The last time the NFL used replacement officials was 2012, when replacement officials worked the first three weeks of the regular season before a Monday Night Football game between Seattle and Green Bay ended on a disputed touchdown catch known as the “Fail Mary.”
The NFL settled a few days later. Competition committee chairman Rich McKay said the league is better positioned this time to support replacement officials through expanded replay assist. Under a proposal being considered at the owners meeting, the replay center in New York could correct “clear and obvious” missed calls during a work stoppage.
“Replay assist already allows us to do things that we never could do in 2012 and review a ton of plays,” McKay said. “For us, this was just another bucket we wanted to put in there in case we have to operate under that set of circumstances.”
Tush Push Will Not Be Banned in 2026
There is at least one subject not creating headaches in Phoenix: the tush push, as no team submitted a proposal to ban the play. The Green Bay Packers drove last year’s attempt, which got 22 votes in May 2025 but fell two short of the 24 needed to pass. This year, nothing was filed.

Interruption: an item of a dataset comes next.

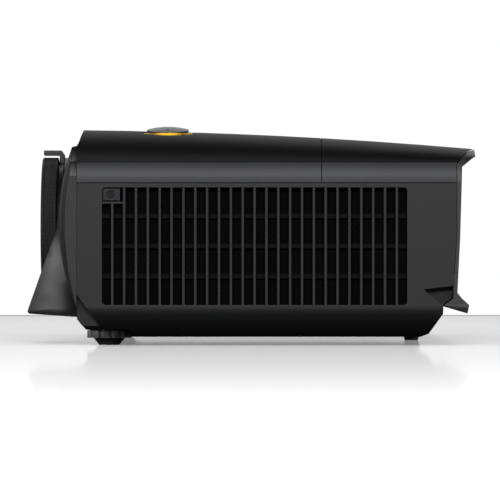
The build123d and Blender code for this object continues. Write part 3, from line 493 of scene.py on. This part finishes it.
def turned(name, skin_line, plain_line, steps, skin):
    """Spins a closed outline of (x, radius) points about the lens axis.

    skin says how far a point of skin_line moves outward, and plain_line keeps its radius.
    """
    centre = (ring_low + ring_high) / 2
    maker = bmesh.new()
    rings = []
    for step in range(steps):
        turn = 2 * math.pi * step / steps
        reach = [(x, radius + skin(x, turn)) for x, radius in skin_line] + plain_line
        ring = []
        for x, away in reach:
            y = centre.y + away * math.cos(turn)
            z = centre.z + away * math.sin(turn)
            ring.append(maker.verts.new((x, y, z)))
        rings.append(ring)
    for here, there in zip(rings, rings[1:] + rings[:1]):
        for i in range(len(here)):
            j = (i + 1) % len(here)
            maker.faces.new((here[i], here[j], there[j], there[i]))
    bmesh.ops.recalc_face_normals(maker, faces=maker.faces)
    return mesh_object(name, maker)


focus_grip = turned("focus_grip_knurled", outer_line, inner_line, diamonds * STEPS_PER_DIAMOND,
                    knurl)
focus_grip.data.materials.append(grip_rubber)
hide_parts("focus_ring")
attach(focus_grip, "focus_grip")
print("focus grip:", len(focus_grip.data.vertices), "points,", diamonds, "knurls")

# %% [markdown]
# ## Dust filters
# Behind each grille sits a black mesh filter that keeps dust from the optics and hides the inside.
# It could be a flat black sheet, but a woven sheet breaks up the little light that gets in. The
# weave is a shallow real ripple with a finer thread pattern in its bump.

# %% Filter cloth finish
def filter_cloth(name, hex_colour, thread_mm):
    material, tree, output, place = new_material(name)
    slanted = add(tree, "ShaderNodeMapping", Vector=place, Rotation=(0, math.radians(45), 0))
    bands = per_metre(thread_mm * 2 * math.pi)       # one wave is about two threads wide
    warp = add(tree, "ShaderNodeTexWave", {"bands_direction": "X"}, Vector=slanted.outputs[0],
               Scale=bands)
    weft = add(tree, "ShaderNodeTexWave", {"bands_direction": "Z"}, Vector=slanted.outputs[0],
               Scale=bands)
    weave = add(tree, "ShaderNodeMath", {"operation": "MAXIMUM"}, in0=warp.outputs[1],
                in1=weft.outputs[1])
    base = linear(hex_colour)
    tint = add(tree, "ShaderNodeMix", {"data_type": "RGBA"}, in0=weave.outputs[0],
               in6=shade(base, 0.4), in7=base)
    bump = add(tree, "ShaderNodeBump", Height=weave.outputs[0], Strength=0.8, Distance=0.2 * MM)
    shader = add(tree, "ShaderNodeBsdfPrincipled", Base_Color=tint.outputs[2], Roughness=0.9,
                 Normal=bump.outputs[0], Specular_IOR_Level=0.1)
    tree.links.new(shader.outputs[0], output.inputs[0])
    return material


filter_black = filter_cloth("black_polyester_filter_mesh", "#0a0a0b", 1.2)

# %% Hang the filters
FILTER_NEAR, FILTER_FAR = 0.25 * MM, 0.75 * MM     # the sheet's two faces, behind the grille
FILTER_MARGIN = 1.0 * MM
COLUMNS, ROWS = 120, 50


def filter_grid(maker, low, high, plane, side):
    """Rows of points on a softly rippled sheet, at the depth called plane."""
    grid = []
    for row in range(ROWS + 1):
        line = []
        for column in range(COLUMNS + 1):
            x = low.x + (high.x - low.x) * column / COLUMNS
            z = low.z + (high.z - low.z) * row / ROWS
            ripple = 0.08 * MM * math.sin(column * 1.7) * math.cos(row * 1.3)
            line.append(maker.verts.new((x, plane - side * ripple, z)))
        grid.append(line)
    for under, over in zip(grid, grid[1:]):
        for i in range(COLUMNS):
            maker.faces.new((under[i], under[i + 1], over[i + 1], over[i]))
    return grid


def rim(grid):
    """The points along a grid's four edges, in one loop."""
    right = [line[-1] for line in grid[1:]]
    left = [line[0] for line in grid[-2:0:-1]]
    return grid[0] + right + grid[-1][-2::-1] + left


def filter_sheet(side_name, side):
    """A shallow rippled sheet, 0.5 mm thick, in the slit between grille and fan."""
    low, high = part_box(f"side_grille_{side_name}")
    behind_grille = low.y if side > 0 else high.y
    margin = Vector((FILTER_MARGIN, 0, FILTER_MARGIN))
    low, high = low + margin, high - margin
    maker = bmesh.new()
    near, far = (rim(filter_grid(maker, low, high, behind_grille - side * depth, side))
                 for depth in (FILTER_NEAR, FILTER_FAR))
    for i in range(len(near)):
        j = (i + 1) % len(near)
        maker.faces.new((near[i], near[j], far[j], far[i]))
    bmesh.ops.recalc_face_normals(maker, faces=maker.faces)
    piece = mesh_object(f"dust_filter_{side_name}", maker)
    piece.data.materials.append(filter_black)
    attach(piece, "housing")
    return piece


for side_name, side in (("left", -1), ("right", 1)):
    sheet = filter_sheet(side_name, side)
    print(sheet.name, len(sheet.data.vertices), "points")

# %% [markdown]
# ## Floor, light and camera
# A product like this is shot on a white acrylic table, with soft boxes that draw its edges. The
# table mirrors only weakly, so the object stands on a faint reflection that fades towards the
# front. The surroundings are bright in front near the horizon and dark overhead and below, which
# keeps the shoulder and the tucked-in base black. The table has a top light of its own, linked to
# it alone, and white paper closes the view behind.

# %% Floor
WHITE = linear("#ffffff")
FLOOR_RADIUS = 30.0
MIRROR_SHARE = 0.30          # at the object's near side, and nothing at MIRROR_END
MIRROR_END = -2.0


def pale_floor():
    maker = bmesh.new()
    bmesh.ops.create_circle(maker, cap_ends=True, segments=96, radius=FLOOR_RADIUS)
    floor = mesh_object("floor", maker)
    material, tree, output, place = new_material("pale_gloss_floor")
    cloud = add(tree, "ShaderNodeTexNoise", Vector=place, Scale=2.0, Detail=2.0)
    rough = add(tree, "ShaderNodeMapRange", Value=cloud.outputs[0], To_Min=0.04, To_Max=0.07)
    split = add(tree, "ShaderNodeSeparateXYZ", Vector=place)
    sheen = add(tree, "ShaderNodeMapRange", Value=split.outputs["Y"], From_Min=MIRROR_END,
                From_Max=cad_low[1], To_Min=0.0, To_Max=MIRROR_SHARE)
    acrylic = add(tree, "ShaderNodeBsdfDiffuse", Color=linear("#fbfbfb"))
    glow = add(tree, "ShaderNodeEmission", Color=WHITE, Strength=0.08)
    lit = add(tree, "ShaderNodeAddShader", in0=acrylic.outputs[0], in1=glow.outputs[0])
    gloss = add(tree, "ShaderNodeBsdfGlossy", Color=WHITE, Roughness=rough.outputs[0])
    mixed = add(tree, "ShaderNodeMixShader", in0=sheen.outputs[0], in1=lit.outputs[0],
                in2=gloss.outputs[0])
    tree.links.new(mixed.outputs[0], output.inputs[0])
    floor.data.materials.append(material)
    floor.visible_diffuse = False        # the white table would light the object from below,
    floor.visible_glossy = False         # and would show in its glossy sides
    floor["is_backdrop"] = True
    return floor


floor = pale_floor()
print("floor", round(floor.dimensions.x, 1), "m across")


# %% Backdrop
PAPER_START = 1.2            # where the paper leaves the floor, behind the object's middle
PAPER_BEND = 0.6             # the radius of its sweep
PAPER_HALF_WIDTH = 6.0
BEND_STEPS = 12
RISE_STEPS, RISE_STEP = 12, 0.25


def paper_backdrop():
    """A tall paper sheet that sweeps up behind the object."""
    maker = bmesh.new()
    rows = []
    for step in range(BEND_STEPS + RISE_STEPS + 1):
        turn = math.pi / 2 * min(step / BEND_STEPS, 1.0)
        y = PAPER_START + PAPER_BEND * math.sin(turn)
        z = PAPER_BEND * (1 - math.cos(turn)) + max(step - BEND_STEPS, 0) * RISE_STEP + 0.5 * MM
        rows.append([maker.verts.new((x, y, z)) for x in (-PAPER_HALF_WIDTH, PAPER_HALF_WIDTH)])
    for under, over in zip(rows, rows[1:]):
        maker.faces.new((under[0], under[1], over[1], over[0]))
    sheet = mesh_object("backdrop", maker)
    material, tree, output, place = new_material("white_paper_backdrop")
    fibre = add(tree, "ShaderNodeTexNoise", Vector=place, Scale=per_metre(2.5), Detail=3.0)
    strength = add(tree, "ShaderNodeMapRange", Value=fibre.outputs[0], To_Min=1.0, To_Max=1.04)
    glow = add(tree, "ShaderNodeEmission", Color=WHITE, Strength=strength.outputs[0])
    tree.links.new(glow.outputs[0], output.inputs[0])
    sheet.data.materials.append(material)
    sheet.visible_diffuse = False
    sheet.visible_shadow = False
    sheet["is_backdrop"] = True
    return sheet


backdrop = paper_backdrop()
print("backdrop", round(backdrop.dimensions.z, 2), "m tall")


# %% Sky
SKY_STRENGTH = 0.47


def studio_sky():
    world = bpy.data.worlds.new("studio")
    bpy.context.scene.world = world
    world.use_nodes = True
    tree = world.node_tree
    tree.nodes.clear()
    direction = add(tree, "ShaderNodeTexCoord").outputs["Generated"]
    split = add(tree, "ShaderNodeSeparateXYZ", Vector=direction)
    smooth = {"interpolation_type": "SMOOTHSTEP"}
    # Z is 1 straight up and -1 straight down, and Y is 1 straight behind the object.
    over = add(tree, "ShaderNodeMapRange", smooth, Value=split.outputs["Z"], From_Min=0.10,
               From_Max=0.50, To_Min=1.0, To_Max=0.03)
    under = add(tree, "ShaderNodeMapRange", smooth, Value=split.outputs["Z"], From_Min=-0.16,
                From_Max=-0.01, To_Min=0.03, To_Max=1.0)
    behind = add(tree, "ShaderNodeMapRange", smooth, Value=split.outputs["Y"], From_Min=-0.3,
                 From_Max=0.4, To_Min=1.0, To_Max=0.25)
    level = over.outputs[0]
    for factor in (under.outputs[0], behind.outputs[0], SKY_STRENGTH):
        product = add(tree, "ShaderNodeMath", {"operation": "MULTIPLY"}, in0=level, in1=factor)
        level = product.outputs[0]
    light = add(tree, "ShaderNodeBackground", Color=WHITE, Strength=level)
    output = add(tree, "ShaderNodeOutputWorld")
    tree.links.new(light.outputs[0], output.inputs[0])


studio_sky()
print("sky at", SKY_STRENGTH, "of full strength")


# %% Soft boxes
def soft_box(name, place, aim, width, height, power):
    """A rectangular area light at place that faces aim."""
    lamp = bpy.data.lights.new(name, "AREA")
    lamp.shape = "RECTANGLE"
    lamp.size, lamp.size_y, lamp.energy = width, height, power
    box = bpy.data.objects.new(name, lamp)
    bpy.context.scene.collection.objects.link(box)
    box.location = place
    box.rotation_mode = "QUATERNION"
    box.rotation_quaternion = (Vector(aim) - Vector(place)).to_track_quat("-Z", "Y")
    return box


def light_only(box, receiver):
    """Links a light to one object, so that it lights nothing else."""
    lit = bpy.data.collections.new(f"{box.name}_receivers")
    lit.objects.link(receiver)
    box.light_linking.receiver_collection = lit


# Each box: its place and aim, its width and height in metres, and its power in watts.
object_centre = Vector((0, 0, (cad_low[2] + cad_high[2]) / 2))
soft_box("front_box", (0, -2.6, 1.0), object_centre, 2.4, 0.35, power=43)
soft_box("left_box", (-2.0, -1.0, 0.45), object_centre, 0.5, 0.8, power=10)
soft_box("right_box", (2.2, -0.4, 0.5), object_centre, 0.4, 0.9, power=9)
table_box = soft_box("table_box", (0, 0, 2.4), (0, 0, 0), 4.0, 4.0, power=47)
table_box.data.use_shadow = False  # the table stays white right up to the feet
light_only(table_box, floor)
ring_centre = sum(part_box("dial_trim_ring"), Vector()) / 2
over_ring = ring_centre + Vector((0, -0.5, 0.75))
dial_box = soft_box("dial_box", over_ring, ring_centre, 2.0, 0.5, power=7)
light_only(dial_box, nodes["dial_trim_ring"])
print("lights placed round", [round(c, 3) for c in object_centre])

# %% Camera
camera_data = bpy.data.cameras.new("camera")
camera_data.sensor_width = 36.0
camera_distance = 3.0              # from the near flank, which is why so little of the top shows
field_at_flank = 292.5 * MM        # what the frame takes in at that flank
camera_data.lens = camera_data.sensor_width * camera_distance / field_at_flank
camera = bpy.data.objects.new("camera", camera_data)
bpy.context.scene.collection.objects.link(camera)
camera_side, camera_height = -0.3 * MM, 56.0 * MM
camera.location = (camera_side, cad_low[1] - camera_distance, camera_height)
camera.rotation_euler = (math.radians(90), 0, 0)
bpy.context.scene.camera = camera
bpy.context.scene.view_settings.view_transform = "Standard"
print("lens", round(camera_data.lens, 1), "mm")

# %% Measure and finish
low, high = (list(corner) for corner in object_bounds())
grown = [max(cl - l, h - ch) / MM for cl, l, h, ch in zip(cad_low, low, high, cad_high)]
print("grown by", [round(size, 3) for size in grown], "mm")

McKay explained the silence. “I just think there’s less talk about it within the football community,” he said on a conference call this week. He noted that the success rate on the traditional quarterback sneak has actually climbed above the tush push success rate, and the number of times teams use the play has declined.
Eagles head coach Nick Sirianni, whose Philadelphia team popularized the play during its Super Bowl run in 2022, addressed the topic at the combine in February.
“I think there’s some things that teams did this year that they did a good job of being able to stop it,” Sirianni said. The Eagles were notably less successful with the tush push during the 2025 regular season, converting at a lower rate than during their title run.
The tush push will be on the field in 2026. Whether the officials calling it are NFLRA members or replacements is still very much an open question.